Nigeria’s President Obasanjo is visibly moved: “I never thought so many people in Davos were still interested in Africa.” Of course the audience didn’t know Obasanjo’s term of reference was the previous day’s media conference when only myself, the guy from Bloomberg and a press-ganged Swiss bothered to show up.
British Prime Minister-in-waiting Gordon Brown sums up the thrust of the session saying the international community must make sure promises of 2005 are translated into action this and next year.

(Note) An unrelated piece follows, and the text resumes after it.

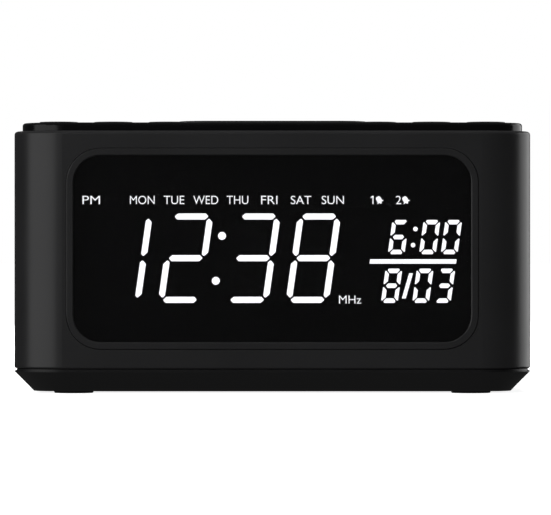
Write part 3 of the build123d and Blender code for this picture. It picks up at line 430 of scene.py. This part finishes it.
def makeLit(name="segment_lit", strength=lit["strength"]):
    # an even white glow with a faint fall-off between the chips behind the diffuser
    material, nodes, links, shader, place = newMaterial(name)
    cloud = addNoise(nodes, links, place, lit["spread"], 1.0)
    low, high = strength * (1 - lit["edgeFall"]), strength
    links.new(addRange(nodes, links, cloud.outputs["Fac"], low, high), shader.inputs["Emission Strength"])
    shader.inputs["Emission Color"].default_value = (*lit["colour"], 1)
    shader.inputs["Base Color"].default_value = (0.9, 0.9, 0.9, 1)
    shader.inputs["Roughness"].default_value = 0.6
    return material


def makeBoard():
    # solder mask over copper tracks: the tracks show as slightly lighter, raised lines
    material, nodes, links, shader, place = newMaterial("board_green")
    tracks = nodes.new("ShaderNodeTexBrick")
    tracks.inputs["Scale"].default_value = 1 / (solderMask["trackPitch"] * 4 * mm)
    tracks.inputs["Mortar Size"].default_value = 0.035
    tracks.inputs["Mortar Smooth"].default_value = 0.2
    tracks.inputs["Color1"].default_value = (0, 0, 0, 1)
    tracks.inputs["Color2"].default_value = (0, 0, 0, 1)
    tracks.inputs["Mortar"].default_value = (1, 1, 1, 1)
    links.new(place.outputs["Object"], tracks.inputs["Vector"])
    mix = nodes.new("ShaderNodeMix")
    mix.data_type = "RGBA"
    mix.inputs["A"].default_value = (*solderMask["dark"], 1)
    mix.inputs["B"].default_value = (*solderMask["light"], 1)
    links.new(tracks.outputs["Fac"], mix.inputs["Factor"])
    links.new(mix.outputs["Result"], shader.inputs["Base Color"])
    shader.inputs["Roughness"].default_value = solderMask["rough"]
    addBump(nodes, links, shader, tracks.outputs["Fac"], 0.03)
    return material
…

He shouts, to spontaneous applause: “The real question is real empowerment; to move from aid to empowerment plans for things like universal schooling and free healthcare.”
Musician Bono has the audience in stitches with clever one-liners but makes the deadly serious point that European cows are subsidized to the tune of $2 a day – which is more than the earnings generated by a third of the people on earth.
Reuters chairman Niall Fitzgerald adds that the subsidy in Japan is $7 per cow, emphasizing that best way to help Africa would be by leveling the trade playing fields. He pleads for a killing of the rich world’s “illiterate” agricultural subsidies which “benefit only rich landowners and large corporations.”